Carlos Sánchez, as a young student at the National Autonomous University of Mexico in the nation’s capital, organized occupations of foreign embassies to call attention to the early 1980s battle underway for the autonomy of Juchitán. He was a political prisoner, multiple times. He was never one to put his face in the photo (indeed, it is difficult for me, today, to find photographs of him: even I’ve taken many pictures of his brother, but, somehow, none of Carlos… and now, I never will). But he was the one who was always there, behind the door with the red star on it, ready to solve your and my problems with his keen strategic mind, his legal education, his fearless zest to win the struggles, and his big generous heart.

My friend Barry Crimmins called me yesterday from the United States. “Do you think Carlos’ murder was a warning to you and to others?” Of course it was: a paramilitary style terror campaign is now underway along the route of “Plan Puebla Panamá.” It was escalated last Spring, with the arrest of Carlos Manzo, a founder of the Indigenous National Congress from the town of Union Hidalgo, near Juchitán, and his colleague, Luis Alberto Marín, still in prison.

The Oaxaca governor, José Murat, claims, to the press through his functionaries, that he has nothing to do with any of it. The President of the Republic, Vicente Fox, tries to steer clear of the bloody photo. But here, kind readers, comes the proof that the terror campaign against the social leaders and movements of the Isthmus has its roots in the National Palace.

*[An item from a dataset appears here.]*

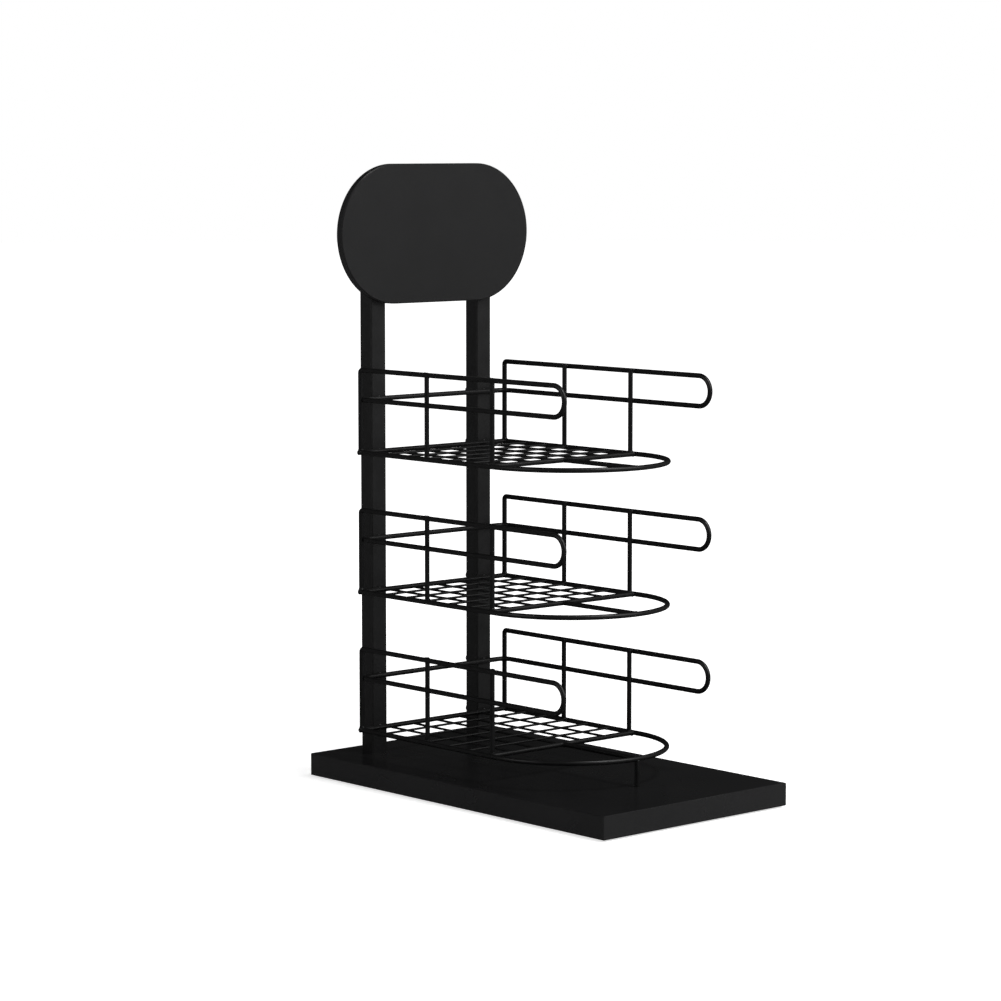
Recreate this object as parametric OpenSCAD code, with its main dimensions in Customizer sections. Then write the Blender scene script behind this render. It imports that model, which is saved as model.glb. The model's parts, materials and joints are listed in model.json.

Manzo, the indigenous leader, is married to a respected academic and social fighter, Sofía Olhovich, who, obviously, has a Russian surname. When Manzo – a leading opponent of “Plan Puebla Panamá” – was arrested for participating in a public protest that blockaded a road, the National Insitute of Immigration office in Salina Cruz, Oaxaca, served notice on Olhovich to report to its offices about supposed violation of her supposed immigrant status. Those brilliant public servants apparently didn’t know: Olhovich is a Mexican citizen, born in this country, the daughter of a former Mexican Ambassador to the Soviet Union. So, obviously, the “migra” had no jurisdiction and quickly shut up about the matter.

But with that action – the use of federal immigration authorities as part of the terror campaign on behalf of “Plan Puebla Panamá” – the Fox administration tipped its hand and revealed its role in imposing the dark and brutal methods of the regimes Fox claimed he would change. Immigration authorities answer only to the president and his Interior Minister, Santiago Creel. When they interfere in social struggles, it is on direct orders of the president and his men (just as Fox’s immigration authorities expelled some gringo students who were in San Salvador Atenco last year during the opening protests against the now-defeated multi-billion dollar airport project, also part of “Plan Puebla Panamá,” just as his predecessor, Ernesto Zedillo, abused the immigration laws to illegally expel 400 journalists and foreign observers on Zapatista lands from Mexico in the 1990s… needless to say, Fox has never expelled his Texan political consultant, Rob Allyn, who worked for him clandestinely for three years here, in the election campaign, on a tourist visa…).

Now the terror campaign has been escalated, and we have lost one of our best social fighters in all América, Carlos Sánchez López (who, not incidentally, was legal counselor to the imprisoned Manzo’s political organization). Some good people are calling for state and national “investigations” into Carlos Sánchez’s assassination. But the game is fixed: you can’t ask the guilty party to investigate itself. And the Fox government is guilty, at very least, of having sent the signal – with the immigration authorities’ harassment of Olhovich – that lawlessness, and not the law, will continue to prevail on Oaxaca’s Isthmus if that is what is required to force the super-highway and its mega-projects for looting the Mexican Southeast through it. Fox might as well have placed a bounty upon the head of Carlos Sánchez López. The signal was sent: there will be no protection from the national government: greed can get away with murder in Oaxaca, with impunity, if it serves the foreign interests behind “Plan Puebla Panamá.”.

And so, my surviving friends, today we mourn Carlos Sánchez. Tomorrow, who? But Carlos is not dead. His memory looks over my shoulder as I type and over yours as you read. “All is not lost,” as Milton wrote: “the unconquerable will… And study of revenge, immortal hate… And courage never to submit or yield….”

Carlos Sánchez López was one of a handful of people who defined “unconquerable will” for me. ¡Viva Carlos Sánchez López! ¡Viva! And although he now continues his battle on the plains of heaven, may his will be done here on earth. We owe him that, and so much more.